If these radical ideas seem alien to Bird, Andrew and Uppal, perhaps the should consider it as a PFI outsourcing deal with the public. They provide the shops, parking and transport infrastructure and we spend money. It might just work, unlike the ruinous deals with APCOA, Amey and Tarmac.

There is, though, one PFI scam that will induce tremors around the cabinet table. Whisper the name Serco and our civic masters will retreat to a darkened room, place a blanket over their heads, reach for the Prozac and wonder if their reserved parking space in front of the Council House will still be there in May.

Cabinet will discuss the mess left by Serco behind locked doors, well away from the irritating attention of those made to pay the bill. It could be a good night for Prozac shareholders.

October 2, 2011

Where`s the bin?

Filed under: Birmingham,Environment,Politics,Society,Transport — theplastichippo @ 2:44 am


First it was Birmingham and then it was Liverpool who had the honour of hosting an annual party political conference. Now Manchester has to endure the hot air, tub-thumping, back-slapping, back-stabbing farce. Surely these cities have suffered enough.

In Birmingham, the Diet Tory leadership of the Liberal Democrats ignored the party membership and told each other how wonderfully they are doing in government.
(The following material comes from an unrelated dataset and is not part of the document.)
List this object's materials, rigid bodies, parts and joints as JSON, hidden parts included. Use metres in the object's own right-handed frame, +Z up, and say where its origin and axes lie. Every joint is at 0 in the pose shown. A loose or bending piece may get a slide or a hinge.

So well, in fact, that yet another “ring of steel” had to be placed around the ICC to protect a very small group of parliamentarians from the very people they claimed to represent. The cost of the police operation was eye watering. The party grandees partying on the top floor of the Hyatt fully support cutting police budgets and workforce yet next year will no doubt expect the same level of protection from the attention of the public. For the public of the West Midlands, however, who paid for the police operation, times are hard, kids, you’re on your own.
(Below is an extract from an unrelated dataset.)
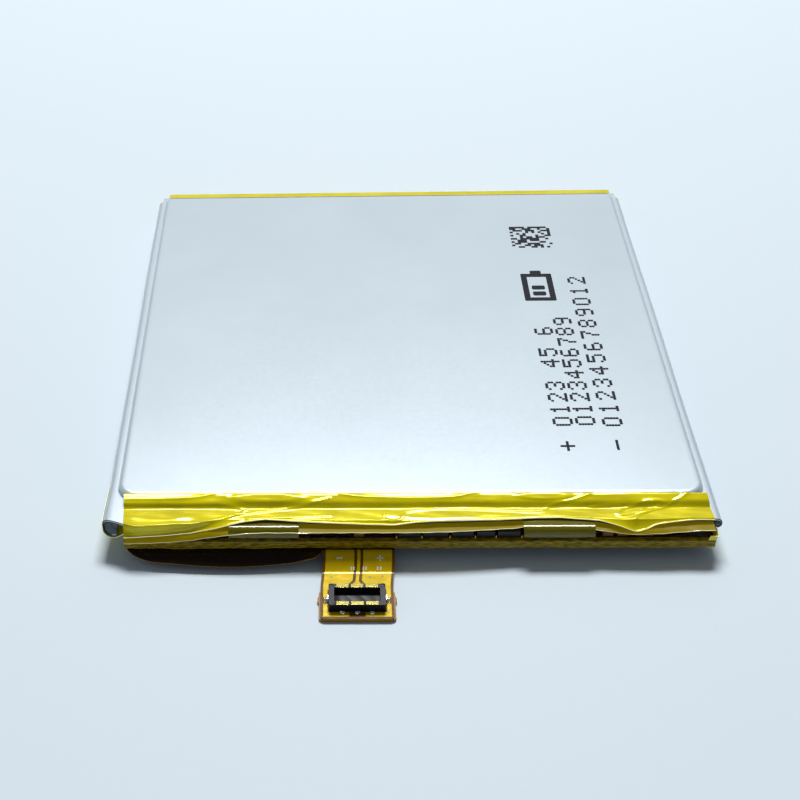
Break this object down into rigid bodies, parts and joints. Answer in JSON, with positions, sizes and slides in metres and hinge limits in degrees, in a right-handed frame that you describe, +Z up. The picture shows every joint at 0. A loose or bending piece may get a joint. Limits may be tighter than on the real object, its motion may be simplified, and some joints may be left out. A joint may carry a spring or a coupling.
{
  "type": "pouch battery cell",
  "caption": "Flat rectangular lithium pouch cell with folded side seals, a taped protection board on its header and a flexible tail that ends in a small board connector.",
  "frame": {"origin": "middle of the cell's flat underside", "axes": "+Z up out of the cell's large top face, +Y away from the header, with the board and the flexible tail at -Y"},
  "size_m": [0.0591, 0.0721, 0.0045],
  "materials": {
    "laminate": "matte silver film",
    "seal_plastic": "fused clear plastic",
    "separator": "white porous film",
    "cathode": "dark coated foil",
    "anode": "graphite coated foil",
    "polyimide_tape": "glossy yellow film",
    "tab_nickel": "plain rolled strip",
    "tab_aluminium": "plain rolled strip",
    "tab_sealant": "clear plastic film",
    "weld_plate": "plain rolled plate",
    "board": "solder mask on glass epoxy",
    "chip_resin": "moulded resin",
    "resistor_ceramic": "coated ceramic",
    "capacitor_ceramic": "fired ceramic",
    "foam": "closed cell foam",
    "coverlay": "amber film over copper",
    "stiffener": "laminated sheet",
    "copper": "copper under amber film",
    "connector_resin": "moulded",
    "contact_gold": "gold plated",
    "solder": "reflowed solder",
    "solder_plate": "tin plated"
  },
  "bodies": {
    "pack": {"pouch_lower": "laminate", "pouch_upper": "laminate", "seal_band": "seal_plastic", "separator_inner": "separator", "cathode_foil": "cathode", "separator_outer": "separator", "anode_foil": "anode", "winding_tape": "polyimide_tape", "negative_tab": "tab_nickel", "negative_tab_sealant": "tab_sealant", "negative_weld_plate": "weld_plate", "positive_tab": "tab_aluminium", "positive_tab_sealant": "tab_sealant", "positive_weld_plate": "weld_plate", "circuit_board": "board", "gauge_chip": "chip_resin", "protection_chip": "chip_resin", "power_switch_1": "chip_resin", "power_switch_2": "chip_resin", "backup_chip": "chip_resin", "chip_resistors": "resistor_ceramic", "chip_capacitors": "capacitor_ceramic", "thermistor": "capacitor_ceramic", "fuse": "resistor_ceramic", "board_cushion": "foam", "flex_root": "coverlay", "header_tape": "polyimide_tape", "lip_film": "polyimide_tape", "end_tape": "polyimide_tape", "fold_tape": "polyimide_tape", "board_end_tape": "polyimide_tape", "board_edge_tape": "polyimide_tape"},
    "tail_neck": {"flex_neck": "coverlay"},
    "tail_end": {"flex_end": "coverlay", "stiffener": "stiffener", "copper_negative": "copper", "copper_positive": "copper", "copper_sense": "copper", "connector_housing": "connector_resin", "contacts_back": "contact_gold", "contacts_front": "contact_gold", "contact_solder": "solder", "hold_downs": "solder_plate", "hold_down_solder": "solder"}
  },
  "joints": [
    {"name": "neck_bend", "type": "hinge", "parent": "pack", "child": "tail_neck", "pos_m": [-0.0052, -0.0342, 0.00128], "axis": [-1, 0, 0], "range_deg": [0, 90]},
    {"name": "end_bend", "type": "hinge", "parent": "tail_neck", "child": "tail_end", "pos_m": [-0.0052, -0.0366, 0.00037], "axis": [-1, 0, 0], "range_deg": [-90, 20]}
  ]
}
In Liverpool, the Labour Party decided to all but remove any reference to people with disabilities out of the conference agenda when discussing welfare reform. Ed Miliband delivered a “risky” speech that managed to annoy just about everyone on the planet and the response the poor sap gave about being “weird” made him seem, well frankly, weird. His advisers should really tell him to blow his nose before he speaks and make some attempt to remember people’s names.

Ed certainly caught a cold when challenged in a Q and A session by the inspirational Kaliya Franklin, also known as @BendyGirl on Twitter. Ed, in an attempt to defend his suggestion that people who are ill and even suffer a disability are “scroungers”, managed to come across as both weird and shallow. No mean feat for an adenoidal light-weight. And Ed, her name is Kaliya, not Harriet. For an insight into the day-to-day reality of living with disability under the coalition and the betrayal of those who should and are able to stand up against discrimination, Kaliya`s Broken of Britain blog is essential reading.
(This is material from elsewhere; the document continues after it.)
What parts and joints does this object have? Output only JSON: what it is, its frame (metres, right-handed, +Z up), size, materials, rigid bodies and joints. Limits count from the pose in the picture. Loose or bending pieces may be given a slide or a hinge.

So now the three ring circus has moved on to Manchester and even before the first champagne corked has popped at the Midland Hotel, the Conservatives are celebrating a hugely successful conference. Two carefully placed “announcements” prior to conference ensure standing ovations from the party faithful and acres of front page attention.

Secretary of State for Transport, Philip Hammond, not to be confused with Dr Phil Hammond who actually does make a living as a comedian, announced a proposal to raise the motorway speed limit to 80mph. Secretary of State for Communities and Local Government, Eric Pickles, not to be confused with another Yorkshire comedian by the name of Wilfred Pickles, announced the miraculous discovery of £250million to empty bins. The good people of Bradford still shudder at the thought of Eric and Wilf.

Now there will be some that might suggest that these proposals are a cynical attempt at placating white van drivers, travelling salesman, curtain twitching Daily Mail readers and Neighbourhood Watch busy bodies and a strategy to ensure the votes of “middle england” that Ed Miliband so covets. This might be so but the Conservatives are smarter than that. By announcing these non-policies prior to conference, the Tories have managed to deflect scrutiny of more serious issues that face the nation and threaten the very viability of society, broken, big or not, and also allow for vanity ovations to grotesques like Hammond and Pickles. More importantly, critics of this hopeless coalition have been duped into turning their fire onto these stupid ideas and are not concentrating on the important threats. The parlous state of the economy under the tutelage of the hapless Osborne, the destruction of education under the idiot Gove, Iain Duncan Smith threatening to withdraw benefits from the terminally ill and Andrew Lansley`s murder of the NHS have been on the back burner for the last few days. Clever, huh?

The arguments against an increased speed limit and weekly bin collections have been well documented and are fairly damning. Hammond, not to be confused with the equally annoying little one with brain damage from Top Gear, claims that most people flaunt the speed limit anyway and so the law should be changed. Using that weird logic, if the coalition is correct in suggesting that most benefit claims are fraudulent in direct contraction to all the evidence, then the law should be changed in favour of claimants and the most vulnerable in our society should not be left to die. With the likes of Cameron, Osborne, Gove and Lansley tailgating their Audi, Merc and BMW nonsense at 100mph in the outside lane with the rest of us stuck behind two lanes of trucks doing 56, it will take more than a mothballed air ambulance to sort out the inevitable mess.

Pickles, not to be confused with the stuff that accompanies pork pies, wants local authorities to be more accountable to their council tax payers and have more independence from central government. He then forces town halls to spend money on emptying bins rather than social care. Nice one Eric, keep taking the tablets.

There is a probably apocryphal story of a newly qualified teacher from the home counties taking up her first teaching job in a village primary school in Yorkshire. At the end of her first day, she sweeps the classroom after a successful craft lesson. The Head Master, a local of literally the old school, enters the classroom to see how she got on. With a dust pan full of litter, the NQT says:
“Where’s the bin?”.

The Head Master, with a face suddenly turned purple, replies:
“Ah`ve bin in`t bloody office. Yerl get nowt round ere lass wi that kind a attitude.”

Perhaps it’s time we showed Eric and his chums exactly where the bin is.